Machinery also involves the production of a surplus working population, since the usefulness of the machinery to the capitalist lies in it's cheapness compared to the value of the labour-power of the workers which it replaces. This creation of an unemployed section of workers furthers the motive on the part of the capitalists to increase the labour-time of the employed workers to compensate for the lack of surplus-value which would have been produced with the employment of the surplus population.
Of course at a certain point eventually society reacts against the tendency for the increase of the working-day and fixes the length of it by law. At this point develops the tendency to increase the intensity of the labour process rather than developing it extenseively in the form of expanding the working day. This section seems fairly self-explanatory and I'm already getting bored of this so moving even further along.
Briefly skimming through the rest of the chapter most of it seems to be historical exposition.
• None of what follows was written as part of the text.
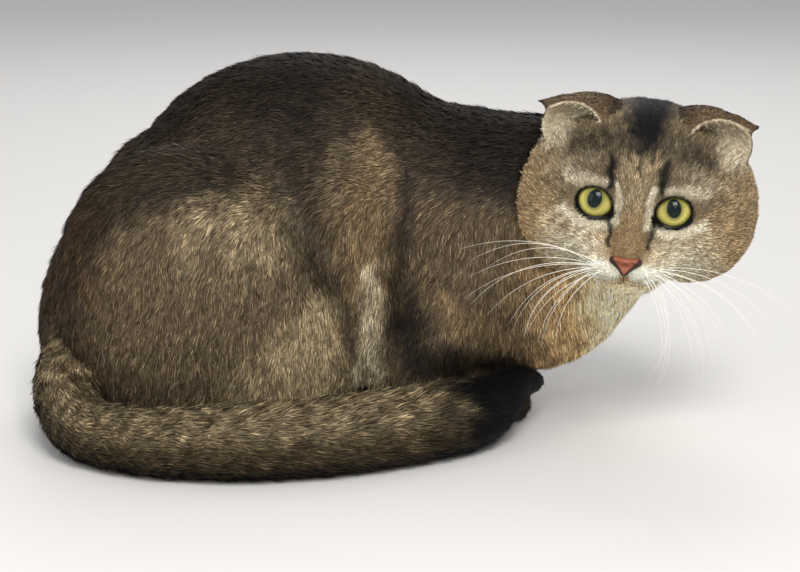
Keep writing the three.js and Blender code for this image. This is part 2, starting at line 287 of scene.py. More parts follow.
@dataclass(frozen=True)
class TailLine:
    """The tail's middle line and its radius along it."""

    points: tuple[tuple[float, float, float], ...] = (
        (-128, 16, 50), (-147, 4, 44), (-158, -16, 38), (-162, -40, 31), (-160, -66, 23),
        (-147, -91, 17), (-120, -109, 16), (-82, -116, 17), (-40, -111, 18.5), (-4, -97, 18.5),
        (28, -77, 18.5), (46, -59, 21.5), (59, -42, 24), (72, -25, 20),
    )
    root: float = 20.5
    slim: float = 16.2
    full: float = 19
    tip: float = 7.5
    slim_at: float = 0.36
    full_at: float = 0.6
    tip_at: float = 0.8
    sides: int = 12
    samples: int = 160
    span_steps: int = 40
    rounded: float = 0.05

    def radius(self, t: Array) -> Array:
        """The radius at shares of the length from the root."""
        base = self.root + (self.slim - self.root) * smooth(t, 0, self.slim_at)
        base = base + (self.full - base) * smooth(t, self.slim_at, self.full_at)
        base = base + (self.tip - base) * smooth(t, self.tip_at, 1)
        end = np.maximum(0, (t - (1 - self.rounded)) / self.rounded)
        return base * np.sqrt(np.maximum(0, 1 - end * end))

    def curve(self) -> Array:
        """Close points on a smooth curve through the tail's points."""
        pts = np.array(self.points, float)
        pts = np.vstack([2 * pts[0] - pts[1], pts, 2 * pts[-1] - pts[-2]])
        dense = []
        for i in range(len(pts) - 3):
            p0, p1, p2, p3 = pts[i : i + 4]
            d0, d1, d2 = (max(np.linalg.norm(gap) ** 0.5, 1e-4) for gap in (p1 - p0, p2 - p1, p3 - p2))
            t1 = ((p1 - p0) / d0 - (p2 - p0) / (d0 + d1) + (p2 - p1) / d1) * d1
            t2 = ((p2 - p1) / d1 - (p3 - p1) / (d1 + d2) + (p3 - p2) / d2) * d1
            s = np.linspace(0, 1, self.span_steps, endpoint=i == len(pts) - 4)[:, None]
            square = (3 * (p2 - p1) - 2 * t1 - t2) * s**2
            cube = (2 * (p1 - p2) + t1 + t2) * s**3
            dense.append(p1 + t1 * s + square + cube)
        return np.vstack(dense)

    def line(self) -> tuple[Array, Array, Array]:
        """The middle line at even steps, lowered onto the floor between the bend and the tip.

        Returns:
            The shares of the length, the points and the directions.
        """
        curve = self.curve()
        run = np.concatenate([[0], np.cumsum(np.linalg.norm(np.diff(curve, axis=0), axis=1))])
        share = np.linspace(0, 1, self.samples)
        middle = np.stack([np.interp(share * run[-1], run, curve[:, k]) for k in range(3)], axis=1)
        lying = smooth(share, 0.26, 0.34) * (1 - smooth(share, 0.8, 0.92))
        rest = self.radius(share) * math.cos(math.pi / self.sides) - 0.1
        middle[:, 2] += (rest - middle[:, 2]) * lying
        return share, middle, unit(np.gradient(middle, axis=0))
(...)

The only thing left of theoretical note appears to be the section on the theory of compensation of workers displaced by machines. Essentially Marx is attacking the notion that despite the fact that machinery sets free a certain portion of the working population it nevertheless sets free enough capital as to allow for the re-employment of this part of the population and hence if things are left to their own course there should be no tendency such as Marx describes for the creation of a permanently unemployed section of the population. Basically Marx says that this is false because the expulsion of variable capital from the production process is precisely caused by the increased usage of capital and not it's freeing up.
Skipping over again most of this seems fairly easy, I'm getting bored and most of this chapter reads like John Zerzan so I think I'll stop there. If I failed to describe something you wanted or the above is completely incoherent just say. Otherwise I'm stopping there.